The start-up of you by Reid Hoffman and Ben Casnocha is one of those books that a friend referred to me but I never got around to reading. Finally, last month my friend Jacob suggested the book for a business book club I’m part of and I finally got around to tackling it. (Plug: Amazon’s Whispersync saves your spot if you listen to the audiobook and kindle edition so you can get the book done way faster if you use both formats)
The premise of the book revolves around the idea that the key element to career success is to always be in a stage of “Permanent Beta”. For those of you who don’t know, entrepreneurs and start-ups use this term to describe a constant state of learning and pivoting. In essence, choosing a direction but always being open to opportunities, ideas and growth that you may not be able to see today.
But before I get into some of my favorite ideas in the book, I’ll fill you in on some information about one of the authors, Reid Hoffman. Reid started Linkedin back in the early 2000’s and is now the Chairman of the Board. He has been a mentor and investor to many start-ups from Silicon Valley and continues to be a prominent thought leader in entrepreneurship, technology and of course start-ups.
Back to the book.
The start-up of you is broken up into seven chapters, each one dealing with principles and practices that start-ups use that can be applied to developing career success. Below, I’ve listed the seven chapters with my key takeaway from each section.
Chapter 1: All Humans Are Entrepreneurs
- The old career rules are dead. We have to constantly pivot and find new types of jobs and value to bring to the employers or clients that hire us.
Chapter 2: Develop a Competitive Advantage
- Like every successful business, you need a competitive advantage that’s going to set you apart from the pack. You need a point of differentiation from everybody else who’s applying for the same job or pitching the same client as you.

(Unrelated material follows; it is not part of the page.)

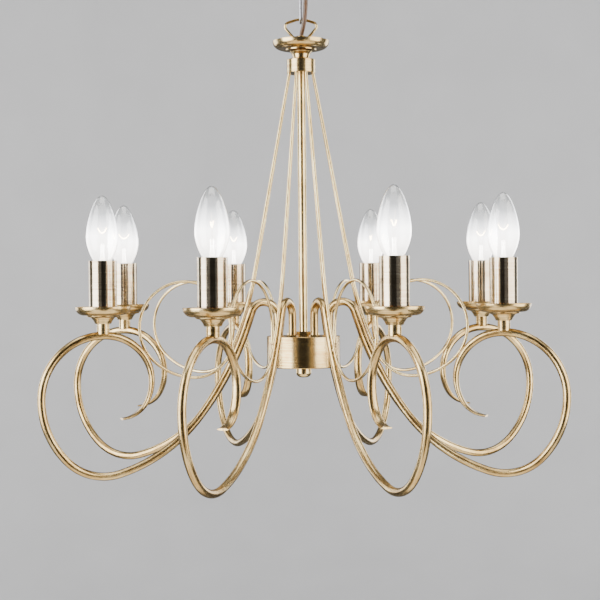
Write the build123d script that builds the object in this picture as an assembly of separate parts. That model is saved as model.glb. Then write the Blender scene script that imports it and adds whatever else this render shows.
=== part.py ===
"""Eight-arm candle chandelier that hangs from a ceiling fitting.

The row frame has its origin at the ceiling, in the middle of the bracket's top face, with +Z up.
Everything below the ceiling fitting is drawn with z = 0 at the hub's top plate, then lowered.
Each arm is drawn in a radial plane, x outwards from the stem, and turned to its place.
All sizes are in millimetres.
"""
from math import atan2, cos, degrees, pi, radians, sin, sqrt, tan
import os
from build123d import *

# Overall layout
ARM_COUNT = 8
FIRST_ARM_DEG = 22.5
HUB_DROP = 414.0

# Arms: a bent round tube with a solid tail that is pressed flatter towards its free end
ARM_D = 8.5
ARM_WALL = 1.0
ARM_ROOT_RADIUS = 31.0
ARM_ROOT_Z = -12.0
CROOK_START_Z = 22.0
CROOK_RADIUS = 16.0
CROOK_TURN = 160.0
CROOK_STRAIGHT = 18.5
DESCENT_BENDS = ((330.0, 18.0), (171.0, 37.0), (58.0, 60.0), (92.0, 45.0))
LOOP_RADIUS = 65.5
LOOP_PAST_TOP = 6.0
TAIL_BENDS = ((51.0, 54.0), (46.5, 60.0), (32.0, 58.0))
TAIL_SECTIONS = ((9.2, 7.4), (10.4, 4.8), (12.0, 2.2))
WIRE_HOLE_D = 4.4

# Scroll rods: from the collar down along each arm, then round in an open circle
ROD_D = 3.2
ROD_TOP_RADIUS = 12.6
ROD_TOP_Z = 298.0
ROD_HEADING = -78.85
ROD_STRAIGHT = 235.8
ROD_BENDS = (
    (318.0, 12.0),
    (340.0, 4.3),
    (40.5, 63.7),
    (70.0, 42.5),
    (48.0, 95.9),
    (51.5, 109.5),
    (52.0, 37.4),
)

# Hub
HUB_D = 81.0
HUB_H = 31.3
HUB_WALL = 1.5
HUB_EDGE = 0.6
COVER_D = 82.4
COVER_T = 3.0
COVER_EDGE = 1.2
SPIGOT_H = 4.0
SPIGOT_WALL = 1.5
SPIGOT_CLEARANCE = 0.1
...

What’s your competitive advantage?
Chapter 3: Plan To Adapt
- The world is changing quickly and making plans too far into the future may not be effective. Plan for the future but be ready to change direction or have a backup plan just in case. Figure out what your Plan B and Plan Z. This reminds me of the adage “A failure to plan is a plan to fail”

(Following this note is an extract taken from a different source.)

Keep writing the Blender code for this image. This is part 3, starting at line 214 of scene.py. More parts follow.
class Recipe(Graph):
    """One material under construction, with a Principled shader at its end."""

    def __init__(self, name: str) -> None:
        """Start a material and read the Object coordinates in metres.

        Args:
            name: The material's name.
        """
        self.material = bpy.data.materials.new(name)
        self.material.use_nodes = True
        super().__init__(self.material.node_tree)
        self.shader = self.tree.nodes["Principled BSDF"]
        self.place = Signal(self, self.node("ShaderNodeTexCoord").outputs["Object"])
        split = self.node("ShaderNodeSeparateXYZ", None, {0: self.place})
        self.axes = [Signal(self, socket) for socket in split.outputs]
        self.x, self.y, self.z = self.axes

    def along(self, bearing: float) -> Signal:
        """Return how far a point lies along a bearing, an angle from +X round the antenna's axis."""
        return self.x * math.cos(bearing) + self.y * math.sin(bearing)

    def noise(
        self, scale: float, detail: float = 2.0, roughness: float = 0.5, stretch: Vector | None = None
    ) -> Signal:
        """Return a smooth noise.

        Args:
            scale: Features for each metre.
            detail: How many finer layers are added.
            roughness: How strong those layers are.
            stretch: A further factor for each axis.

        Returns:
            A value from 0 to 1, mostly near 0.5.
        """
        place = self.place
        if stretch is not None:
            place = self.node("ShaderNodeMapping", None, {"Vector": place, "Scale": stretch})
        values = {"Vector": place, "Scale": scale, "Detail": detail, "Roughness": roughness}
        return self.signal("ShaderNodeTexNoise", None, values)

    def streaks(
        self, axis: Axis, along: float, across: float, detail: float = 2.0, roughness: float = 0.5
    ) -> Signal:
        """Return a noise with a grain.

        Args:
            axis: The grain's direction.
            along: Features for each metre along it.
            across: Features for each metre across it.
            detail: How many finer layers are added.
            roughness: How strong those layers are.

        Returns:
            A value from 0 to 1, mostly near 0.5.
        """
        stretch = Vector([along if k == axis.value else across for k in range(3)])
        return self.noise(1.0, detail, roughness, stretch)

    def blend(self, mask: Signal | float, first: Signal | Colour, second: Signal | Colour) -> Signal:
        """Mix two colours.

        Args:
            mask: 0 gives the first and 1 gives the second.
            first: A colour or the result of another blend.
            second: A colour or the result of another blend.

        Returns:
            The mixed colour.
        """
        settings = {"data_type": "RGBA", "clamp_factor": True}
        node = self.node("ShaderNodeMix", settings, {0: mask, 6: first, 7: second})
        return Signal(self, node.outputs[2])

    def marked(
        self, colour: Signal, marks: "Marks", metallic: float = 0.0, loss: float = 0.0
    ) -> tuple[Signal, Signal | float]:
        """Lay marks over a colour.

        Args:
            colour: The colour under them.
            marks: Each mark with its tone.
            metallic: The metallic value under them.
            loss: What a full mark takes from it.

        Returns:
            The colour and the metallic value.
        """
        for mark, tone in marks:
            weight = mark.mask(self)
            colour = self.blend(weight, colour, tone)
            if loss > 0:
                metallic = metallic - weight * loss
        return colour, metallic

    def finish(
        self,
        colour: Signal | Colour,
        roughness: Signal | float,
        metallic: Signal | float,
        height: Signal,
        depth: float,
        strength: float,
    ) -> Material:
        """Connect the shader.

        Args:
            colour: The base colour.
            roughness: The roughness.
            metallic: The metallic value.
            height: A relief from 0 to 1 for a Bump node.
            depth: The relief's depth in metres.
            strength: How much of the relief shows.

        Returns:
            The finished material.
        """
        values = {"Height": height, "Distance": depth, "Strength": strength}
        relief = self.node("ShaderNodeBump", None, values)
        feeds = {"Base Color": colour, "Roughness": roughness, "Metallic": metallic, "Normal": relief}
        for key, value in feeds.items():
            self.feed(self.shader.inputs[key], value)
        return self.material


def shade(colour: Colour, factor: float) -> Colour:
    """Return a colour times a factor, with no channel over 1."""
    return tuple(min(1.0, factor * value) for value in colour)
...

Chapter 4: It Takes A Network
- This chapter boils down into the nitty gritty of how to build and maintain an effective network. Reid identifies two distinct groups in your network: 1) Allies 2) Weaker ties and acquaintances You should know which group to approach for career advice or for new opportunities. Another key point is that relationships are vital to maintainin a healthy and effective network.
Chapter 5: Pursue Breakout Opportunities
- Reid talks about how George Clooney found his breakout role in the hit TV series “ER”. Think about what your breakout opportunity could be and then do everything you can to get it.
Chapter 6: Take Intelligent Risks
- Learn how to size up risk appropriately but don’t be afraid to go after a risky opportunity. Exposing yourself to risk regularly helps you acclimatize to when unforseen circumstances hit.
Chapter 7: Who You Know Is What You Know
- Use your network as a highly sophisticated system of business intelligence. By tapping the right people for information, you may be able to avoid a crisis or gain insight into an opportunity your pursuing.
The book is loaded with lot’s of case studies and examples that can be applied right away either to help you find a new career, expand your network and just simply get you thinking about living your life in permanent beta.